Some Criticisms Answered

“We are told that the messages coming through are contradictory, and that others give no information, and that others again are unreliable. If people took the trouble to stop and study human nature they would understand how contradictory humans are upon many points. Take, for instance, if each one were to write a story of their life on this earth, how contradictory they would be. The life of one would flow smoothly and without worry; the life of another would be a recital of hardships, frustration, and struggle against circumstances. Some live in the country, others live in the city, some underground in mines, others fly in the air.

“Yet there are basic principles to which all lives conform: we all have to eat, to breathe, to drink, sleep, and clothe ourselves; to make friendships, experience disagreements, to travel, to pass through storm and sunshine. It is very much the same on this side. We start here from the exact point of mental and spiritual development (at which) we left off when we made the change.

“One passes on after a long and tedious illness in which the sense of pain and weakness (had) gradually grown on the mind; another is struck down in the prime of life. One passes out of this life in the fullness of youth; another lives to old age when long life and worry upon earth had made him tired and weary of physical existence. Everyone, when he or she passes over, is like a patient in a hospital; each one is attended separately.

“There are many people who tell you that our facts are not true. Others again tell you that it is forbidden ground and that you have no right to see into the Beyond, and that it should be left alone, that our Father God has given us no powers at all which are under any circumstances to be used. But the very fact that you possess the power to see, to hear and write, makes it your bounden duty to develop (these powers).
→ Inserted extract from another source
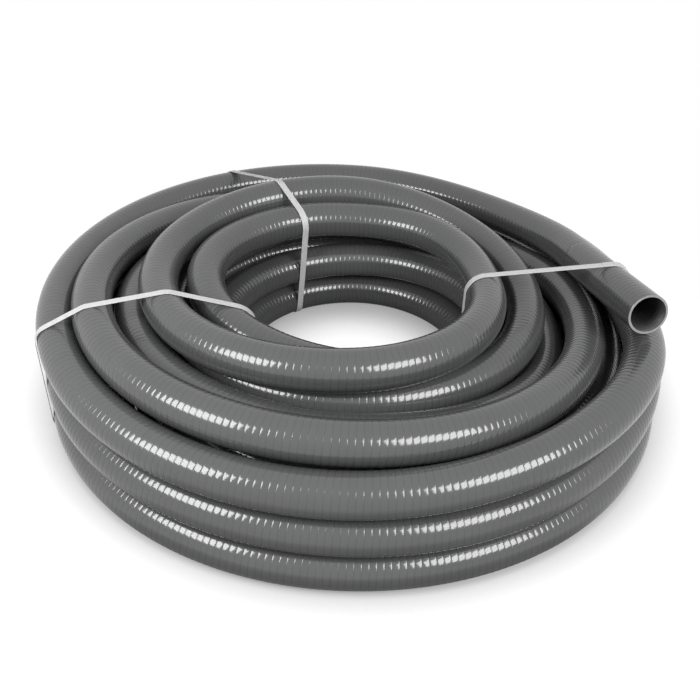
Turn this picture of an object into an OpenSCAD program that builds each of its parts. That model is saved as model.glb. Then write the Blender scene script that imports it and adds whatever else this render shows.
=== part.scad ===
// A long flexible drain hose wound into a loose ring, held by three flat straps, one open end left free.
// Millimetres. The eye of the ring stands on +Z, the underside lies on z = 0, and azimuth 0 is +X.

/* [Hose] */
// Outside diameter of the hose
hose_d = 50; // [46:0.5:54]
// Wall of the hose
hose_wall = 2.75; // [2.25:0.25:4]
// Distance from one groove between two ribs to the next
rib_pitch = 7.6; // [6.4:0.4:10]
// Depth of the groove between two ribs
groove_depth = 0.6; // [0.4:0.1:1.2]
// Width of the groove between two ribs
groove_w = 2; // [1.2:0.1:2.6]
// Length of the ribbed free end, from its open mouth to the wound hose
end_l = 180; // [120:5:200]

/* [Winding] */
// Radius of the innermost turns, at the middle of the hose
eye_r = 187; // [180:1:230]
// Distance from one turn to the next, as a share of the hose diameter
pitch_ratio = 1.015; // [1.012:0.001:1.03]

/* [Straps] */
// Width of a strap
strap_w = 9.5; // [6:0.5:14]
// Thickness of a strap
strap_t = 0.6; // [0.5:0.1:1.2]
// Room between a strap and the hose under it
strap_gap = 0.3; // [0.2:0.1:0.6]
// Length of the welded overlap on the strap nearest the free end
weld_l = 26; // [15:1:40]

/* [Show] */
// The node to show

/* [Hidden] */

hose_r = hose_d / 2;
bore_r = hose_r - hose_wall;
turn_pitch = hose_d * pitch_ratio;

// The underside is flattened by a tenth of the diameter, so the lowest turns lie on the floor.
flat_depth = hose_d / 10;
floor_z = hose_r - flat_depth;

// Each strap lies in an upright plane: its azimuth over the outermost turn, and at the edge of the eye.
strap_out_r = eye_r + 4.2 * turn_pitch;
strap_in_r = eye_r - 0.45 * turn_pitch;
left_az = [202, 222];
back_az = [123, 123];
right_az = [-4, -20];
// The hose gives way over a strap, this far to each side.
relief_az = 15;

// The winding, from the free end to the inner end: turns round the eye, columns out, levels up.
// One column or level is one turn_pitch. Between stations the hose runs on a smooth curve.
winding = [
  // the outer turns, from the top down
  [0, 2.43, 2.85], [0.125, 2.83, 2.1], [0.25, 3.24, 2.15], [0.375, 3.73, 2.2],
  [0.5, 3.95, 2.3], [0.75, 3.86, 2.05], [0.9375, 3.83, 2.31], [1, 3.5, 2],
  [1.0625, 3.58, 1.75], [1.125, 3.9, 1.47], [1.1875, 4.03, 1.53], [1.25, 4, 1.4],
  [1.5, 4, 1.05], [1.75, 3.88, 1], [2, 4.05, 1], [2.0625, 4.22, 1.01],
  [2.125, 4.6, 0.7], [2.1875, 4.15, 0.5], [2.25, 4, 0.4],
  // the lowest layer, from the outside in
  [2.5, 4, 0], [2.75, 3.93, 0], [3, 3.93, 0], [3.25, 3, 0],
  [3.5, 3, 0], [3.75, 2.93, 0], [4, 2.93, 0], [4.25, 2, 0],
  [4.5, 2, 0], [4.75, 1.93, 0], [5, 1.93, 0], [5.25, 1, 0],
  [5.5, 1, 0], [5.75, 0.93, 0], [6, 0.92, 0], [6.125, 0.65, 0.6],
  // the second layer, from the inside out
  [6.25, 0.6, 1.05], [6.5, 1.3, 1], [6.75, 2.45, 1.05], [7, 2.96, 1.1],
  [7.0625, 2.92, 1], [7.125, 2.92, 0.95],
  // the loose turns on top, which cross each other
  [7.25, 2.8, 1.15], [7.375, 2.65, 2.1], [7.5, 3, 2.6], [7.75, 3.05, 2.7],
  [8, 2.25, 1.8], [8.25, 1.75, 1.05], [8.375, 1.75, 1.6], [8.5, 2.05, 2.1],
  [8.75, 2.2, 2.15], [9, 1.35, 1.2], [9.125, 0.85, 1.6], [9.25, 0.3, 2.1],
  [9.375, 0.5, 2.05], [9.5, 0.9, 1.95], [9.75, 1.05, 2.15], [10, 0.8, 2.1],
  [10.25, 0.2, 3.1], [10.5, 1.35, 2.9], [10.75, 1.3, 3.2],
  // the inner turns, from the top down
  [11, -0.5, 2.75], [11.125, -0.7, 2.75], [11.25, -0.8, 2.75], [11.375, -0.35, 2.75],
  [11.5, 0.2, 2.75], [11.75, -0.2, 2.05], [12, -0.1, 1.4], [12.25, -0.4, 1.2],
  [12.5, 0, 1.05], [12.625, 0, 1.05], [12.8125, 0, 0.3],
  [13, -0.2, 0], [13.25, -0.1, 0], [13.4, -0.15, 0], [13.5, -0.3, 0]
];

// A curve through the stations: each has the slope of its neighbours, weighted by their distance.
last = len(winding) - 1;
function place(i) = [winding[i][1], winding[i][2]];
function rise(i) = (place(i + 1) - place(i)) / (winding[i + 1][0] - winding[i][0]);
function slope(i) =
  i == 0 ? rise(0) : i == last ? rise(last - 1)
  : (rise(i - 1) * (winding[i + 1][0] - winding[i][0]) + rise(i) * (winding[i][0] - winding[i - 1][0]))
    / (winding[i + 1][0] - winding[i - 1][0]);
function hermite(i, u, h) =
  (2 * u ^ 3 - 3 * u ^ 2 + 1) * place(i) + (u ^ 3 - 2 * u ^ 2 + u) * h * slope(i)
  + (3 * u ^ 2 - 2 * u ^ 3) * place(i + 1) + (u ^ 3 - u ^ 2) * h * slope(i + 1);
function before(turn) = min(last - 1, len([for (s = winding) if (s[0] <= turn) 1]) - 1);
function section(turn) =
  let (i = before(turn), h = winding[i + 1][0] - winding[i][0], p = hermite(i, (turn - winding[i][0]) / h, h))
  [eye_r + p[0] * turn_pitch, floor_z + max(0, p[1]) * turn_pitch];
function centre(turn) = let (p = section(turn)) [p[0] * cos(360 * turn), p[0] * sin(360 * turn), p[1]];
function unit(v) = v / norm(v);
function heading(turn) = unit(centre(turn + 0.001) - centre(turn - 0.001));

// The hose as rings of points: a straight run of one diameter, the turns, and a straight run again.
sides = 6;
rings_per_turn = 24;
first_turn = 1 / rings_per_turn;
last_turn = 13.5 - 1 / rings_per_turn;
turns = [for (k = [1 : round(last_turn * rings_per_turn)]) k / rings_per_turn];
out_dir = -heading(first_turn);
in_dir = heading(last_turn);
joint = centre(first_turn) + hose_d * out_dir;
route = concat([joint], [for (t = turns) centre(t)], [centre(last_turn) + hose_d * in_dir]);
headings = concat([-out_dir], [for (t = turns) heading(t)], [in_dir]);

// The plane of a strap: a point of it at the edge of the eye, the way out, and its side.
function flat_ray(az, r) = r * [cos(az), sin(az), 0];
function strap_from(az) = flat_ray(az[1], strap_in_r);
function strap_out(az) = unit(flat_ray(az[0], strap_out_r) - strap_from(az));
function strap_side(az) = cross([0, 0, 1], strap_out(az));

// Azimuth of that plane, moved sideways by shift, at a radius.
function azimuth_at(az, r, shift = 0) =
  let (o = strap_out(az), f = strap_from(az) + shift * strap_side(az), k = f * o,
    p = f + (sqrt(k ^ 2 - f * f + r ^ 2) - k) * o) atan2(p.y, p.x);

// Height of the hose's underside: the floor, or the top of the strap that it lies on.
function apart(a, b) = abs((a - b + 540) % 360 - 180);
function under(p) =
  min([for (az = [left_az, back_az, right_az]) apart(atan2(p.y, p.x), azimuth_at(az, norm([p.x, p.y])))])
    < relief_az ? strap_t + strap_gap : 0;

function ring(p, d, r, low) =
  let (side = unit(cross(d, [0, 0, 1])), up = cross(side, d))
  [for (k = [0 : sides - 1])
    let (a = 360 * k / sides, v = p + r * (cos(a) * side + sin(a) * up)) [v.x, v.y, max(v.z, low)]];
outer_rings = [for (i = [0 : len(route) - 1]) ring(route[i], headings[i], hose_r, under(route[i]))];
bore_rings = [for (i = [0 : len(route) - 1])
  ring(route[i], headings[i], bore_r, under(route[i]) + hose_wall / 2)];

// The ring's box is set over the origin.
edge_x = [for (r = outer_rings) for (v = r) v.x];
edge_y = [for (r = outer_rings) for (v = r) v.y];
eye_at = -[min(edge_x) + max(edge_x), min(edge_y) + max(edge_y), 0] / 2;

// The least distance between two stretches of the hose that are more than this many rings apart.
neighbours = 8;
end_points = [for (k = [1 : 10]) joint + out_dir * end_l * k / 10];
free_route = concat([for (k = [len(end_points) - 1 : -1 : 0]) end_points[k]], route);
least_gap = min([for (i = [0 : len(free_route) - 1]) for (j = [i + neighbours : 1 : len(free_route) - 1])
  if (norm(free_route[i] - free_route[j]) > 0) norm(free_route[i] - free_route[j])]) - hose_d;
echo(least_gap_mm = least_gap);
mouth = joint + end_l * out_dir + eye_at;
echo(mouth_mm = mouth, mouth_dir = out_dir, eye_at_mm = eye_at);
length_m = (hose_d * 2 + end_l
  + sum([for (i = [1 : len(turns)]) norm(route[i + 1] - route[i])])) / 1000;
function sum(v, i = 0, s = 0) = i == len(v) ? s : sum(v, i + 1, s + v[i]);
echo(hose_length_m = length_m);

// One hollow tube along all the turns, its rings joined by triangles and closed by a flat ring at each end.
module hose_coil() {
  n = len(route);
  per_ring = 2 * sides;
  function at(i, k, bore) = per_ring * i + (bore ? sides : 0) + (k % sides);
  color("DimGray")
    translate(eye_at)
    polyhedron(
      points = [for (i = [0 : n - 1]) each concat(outer_rings[i], bore_rings[i])],
      faces = concat(
        [for (i = [0 : n - 2]) for (k = [0 : sides - 1]) each [
          [at(i, k, false), at(i + 1, k, false), at(i + 1, k + 1, false)],
          [at(i, k, false), at(i + 1, k + 1, false), at(i, k + 1, false)],
          [at(i, k, true), at(i + 1, k + 1, true), at(i + 1, k, true)],
          [at(i, k, true), at(i, k + 1, true), at(i + 1, k + 1, true)]
        ]],
        [for (k = [0 : sides - 1]) each [
          [at(0, k, false), at(0, k + 1, false), at(0, k + 1, true)],
          [at(0, k, false), at(0, k + 1, true), at(0, k, true)],
          [at(n - 1, k, false), at(n - 1, k + 1, true), at(n - 1, k + 1, false)],
          [at(n - 1, k, false), at(n - 1, k, true), at(n - 1, k + 1, true)]
        ]]
      )
    );
}

// The free end: a plain round bore, ribs outside, cut square at the mouth.
module hose_end() {
  grooves = floor((end_l - groove_w) / rib_pitch);
  color("DimGray")
    translate(eye_at + joint)
    rotate([0, acos(out_dir.z), atan2(out_dir.y, out_dir.x)])
    rotate_extrude($fn = 96)
    polygon(concat(
      [[bore_r, 0], [hose_r, 0]],
      [for (k = [1 : grooves]) each [
        [hose_r, k * rib_pitch - groove_w / 2],
        [hose_r - groove_depth, k * rib_pitch],
        [hose_r, k * rib_pitch + groove_w / 2]
      ]],
      [[hose_r, end_l], [bore_r, end_l]]
    ));
}

// The turn at which the hose meets a strap's plane, found by going back and forth between the two.
function meets(az, n, shift, turn, tries = 4) = tries == 0 ? turn
  : meets(az, n, shift, n + azimuth_at(az, section(max(0, turn))[0], shift) / 360, tries - 1);

// Where the hose passes through a strap's plane: its place in the plane, its tilt and its stretch there.
function passes(az, shift) =
  let (o = strap_out(az), side = strap_side(az), f = strap_from(az) + shift * side,
    k = (f - joint) * side / (out_dir * side),
    on_turns = [for (n = [0 : ceil(last_turn)])
      let (t = meets(az, n, shift, n + azimuth_at(az, eye_r, shift) / 360))
      if (t >= first_turn && t <= last_turn) [centre(t), heading(t)]],
    on_end = [if (k > -hose_d && k < end_l) [joint + k * out_dir, out_dir]])
  [for (c = concat(on_end, on_turns)) if ((c[0] - f) * o > -hose_d)
    [[(c[0] - f) * o, c[0].z], atan2(c[1].z, c[1] * o), 1 / abs(c[1] * side)]];

module strap_inside(az) {
  reach = eye_r + 8 * turn_pitch;
  intersection() {
    hull()
      for (edge = [-1, 1], c = passes(az, edge * strap_w / 2))
        translate(c[0]) rotate(c[1]) scale([c[2], 1]) circle(hose_r + strap_gap, $fn = 24);
    translate([-hose_d * 2, strap_t]) square(reach);
  }
}

// A shape in a strap's plane, as thick as the strap is wide.
module in_plane(az) {
  color("WhiteSmoke")
    translate(eye_at + strap_from(az))
    rotate([90, 0, atan2(strap_out(az).y, strap_out(az).x)])
    linear_extrude(strap_w, center = true)
    children();
}

module strap(az) {
  in_plane(az)
    difference() {
      offset(r = strap_t, $fn = 24) strap_inside(az);
      strap_inside(az);
    }
}

// The welded strap has a second layer over the free end, where its two ends overlap.
module strap_weld(az) {
  free_end = passes(az, 0)[0][0];
  in_plane(az)
    intersection() {
      difference() {
        offset(r = 2 * strap_t, $fn = 24) strap_inside(az);
        offset(r = strap_t / 2, $fn = 24) strap_inside(az);
      }
      translate(free_end - [weld_l / 2, 0]) square([weld_l, 2 * hose_d]);
    }
}

module strap_left() strap(left_az);

module strap_back() strap(back_az);

module strap_right() {
  strap(right_az);
  strap_weld(right_az);
}

hose_coil();
hose_end();
strap_left();
strap_back();
strap_right();
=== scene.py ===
"""A long flexible drain hose wound into a loose ring, with three flat straps, dressed over its CAD frame.

Everything is in metres. The eye of the ring stands on +Z, and z = 0 is the floor.
"""

from __future__ import annotations

import logging
import math
from dataclasses import dataclass, field
from enum import Enum
from functools import cached_property

import bpy
import numpy as np
from bpy.types import ID, Material, Node, NodeSocket, NodeTree, Object
from mathutils import Matrix, Vector

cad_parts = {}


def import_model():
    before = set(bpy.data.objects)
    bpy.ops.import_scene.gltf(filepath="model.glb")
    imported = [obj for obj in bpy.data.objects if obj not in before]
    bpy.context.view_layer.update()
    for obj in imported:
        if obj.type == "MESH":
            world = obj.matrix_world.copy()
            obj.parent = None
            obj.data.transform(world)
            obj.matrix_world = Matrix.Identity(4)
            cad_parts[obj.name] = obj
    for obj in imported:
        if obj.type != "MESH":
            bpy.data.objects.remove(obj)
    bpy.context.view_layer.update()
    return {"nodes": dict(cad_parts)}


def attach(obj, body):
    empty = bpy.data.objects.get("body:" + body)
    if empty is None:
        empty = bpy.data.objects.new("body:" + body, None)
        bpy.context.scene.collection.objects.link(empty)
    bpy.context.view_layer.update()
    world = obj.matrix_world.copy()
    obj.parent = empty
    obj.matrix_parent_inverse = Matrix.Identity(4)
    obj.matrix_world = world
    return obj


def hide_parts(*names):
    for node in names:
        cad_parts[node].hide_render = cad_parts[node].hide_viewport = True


LOG = logging.getLogger("drain_hose")

Array = np.ndarray
Colour = tuple[float, float, float]

FULL_TURN = 2 * math.pi
TINY = 1e-9
UV_LAYER = "winding"
WHITE: Colour = (1.0, 1.0, 1.0)
SMOOTH_STEP = {"interpolation_type": "SMOOTHSTEP", "clamp": True}
RANGE_LIMITS = ("From_Min", "From_Max", "To_Min", "To_Max")


class Slot(Enum):
    """The record's material slots."""

    HOSE = "hose"
    STRAP = "strap"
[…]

It is true that these powers, like any other powers, may be abused if we lose our sense of reason. But I repeat that the possession of them is strong reason why it is lawful that they be used.”

“Some folks discountenance communication upon the grounds that it hinders the advancement of the departed. There has never been any evidence of this. The spirits are entirely to the contrary, and they have been helped and strengthened by the touch of those whom they love.”
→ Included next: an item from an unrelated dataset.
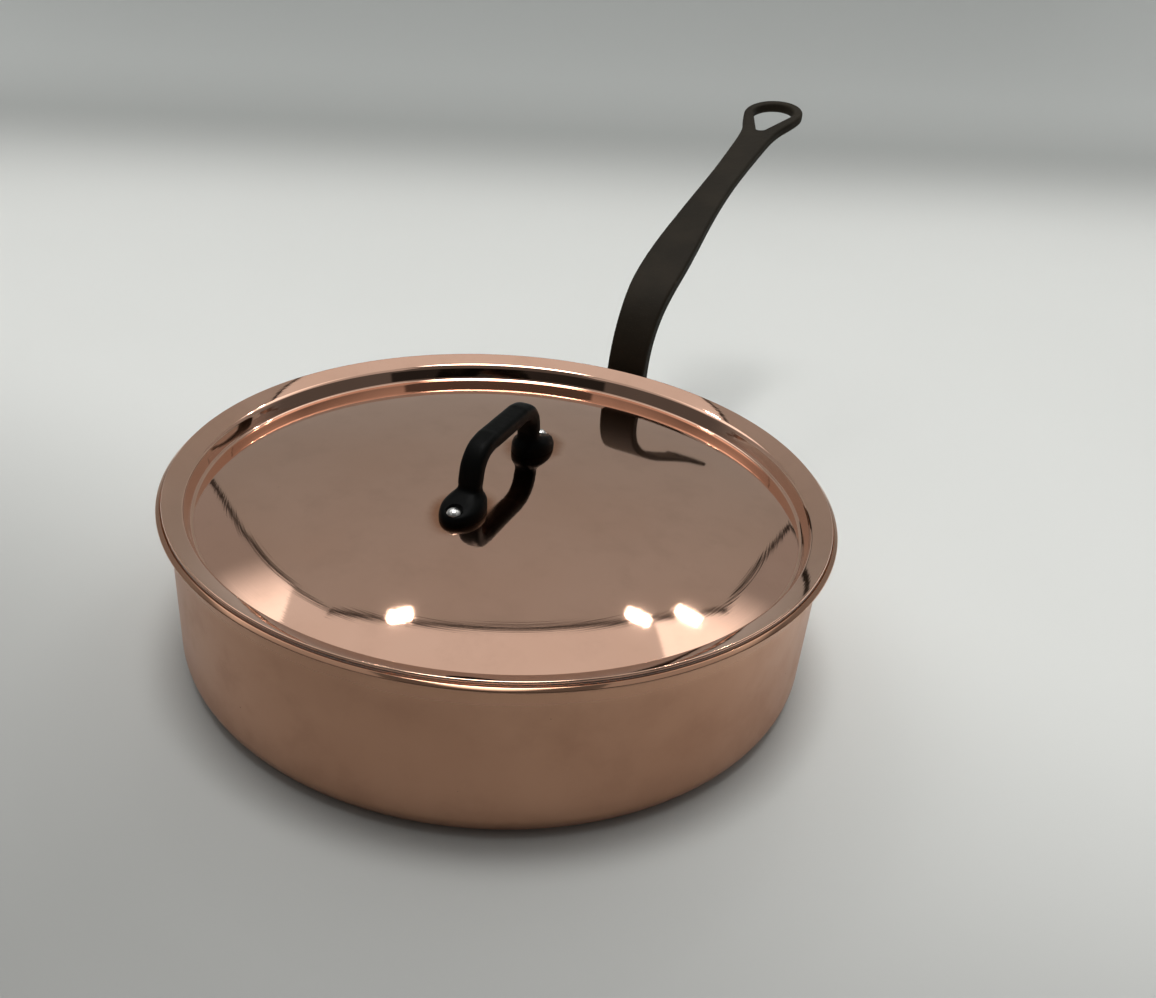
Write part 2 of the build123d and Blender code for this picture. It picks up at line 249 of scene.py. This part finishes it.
# %% Spinning tree
def spinning_tree():
    """A Geometry Nodes tree that turns a line of points (distance from the axis, 0, height) about Z."""
    group = bpy.data.node_groups.new("spun sheet", "GeometryNodeTree")
    for name, kind in (("Section", "Geometry"), ("Steps", "Int"), ("Metal", "Material")):
        group.interface.new_socket(name, in_out="INPUT", socket_type="NodeSocket" + kind)
    group.interface.new_socket("Sheet", in_out="OUTPUT", socket_type="NodeSocketGeometry")
    tree = Tree(group)
    given = tree.node("NodeGroupInput", output="Section")
    rows = tree.node("GeometryNodeAttributeDomainSize", {0: given}, output="Point Count", component="MESH")
    grid = tree.node("GeometryNodeMeshGrid", {"Size X": 1.0, "Size Y": 1.0, "Vertices Y": rows,
                                              "Vertices X": given.out("Steps") + 1.0})
    place = tree.node("GeometryNodeInputPosition")
    across = tree.node("ShaderNodeSeparateXYZ", {0: place})
    row = (across.out("Y") + 0.5) * (rows - 1.0)
    point = tree.node("GeometryNodeSampleIndex", {0: given, 1: place, 2: row.maths("ROUND", row)},
                      data_type="FLOAT_VECTOR")
    parts = tree.node("ShaderNodeSeparateXYZ", {0: point})
    turn = (across + 0.5) * (2 * pi)
    rolled = tree.node("ShaderNodeCombineXYZ", {0: parts * turn.maths("COSINE", turn),
                                                1: parts * turn.maths("SINE", turn), 2: parts.out("Z")})
    sheet = tree.node("GeometryNodeSetPosition", {"Geometry": grid, "Position": rolled})
    sheet = tree.node("GeometryNodeMergeByDistance", {"Geometry": sheet, "Distance": 1e-6})
    sheet = tree.node("GeometryNodeSetShadeSmooth", {0: sheet})
    sheet = tree.node("GeometryNodeRealizeInstances", {0: sheet})
    sheet = tree.node("GeometryNodeSetMaterial", {"Geometry": sheet, "Material": given.out("Metal")})
    tree.node("NodeGroupOutput", {"Sheet": sheet})
    return group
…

“I should like to add a few practical words. Enormous new developments, the greatest in the history of mankind (are beginning). How are you going to use them? You are bound, I think, to state your own belief, especially to those who are in trouble. Having stated it you should not force it, but leave it to a higher wisdom than our own.

“When the call comes for help, it may come from someone who has lost a loved one and wants to re-establish a connection. Be careful not to overdo this. Having got in touch, be moderate in your demands. Do not be satisfied with anything short of the best. Having got this, wait for a short period, when both will be united again.

When I think of the ideas I had when on this earthly plane, and the life I am now living, I marvel at their hopeless inadequacy! The reality is so much greater than ever you could imagine! It is a New Life, the nature of which you could never fully understand!’

Now, dear friends I feel somewhat sad within me at the thought that this may be the last time I may have the opportunity of communicating with you.’ My friends, I thank my medium for giving me the opportunity to use her. I will be back with you some other time. Someone else will take my place, and I hope he will find conditions as good as I have found them. Goodbye, and may the blessing of our Father God be with you and your work.” “Henry Gratton.”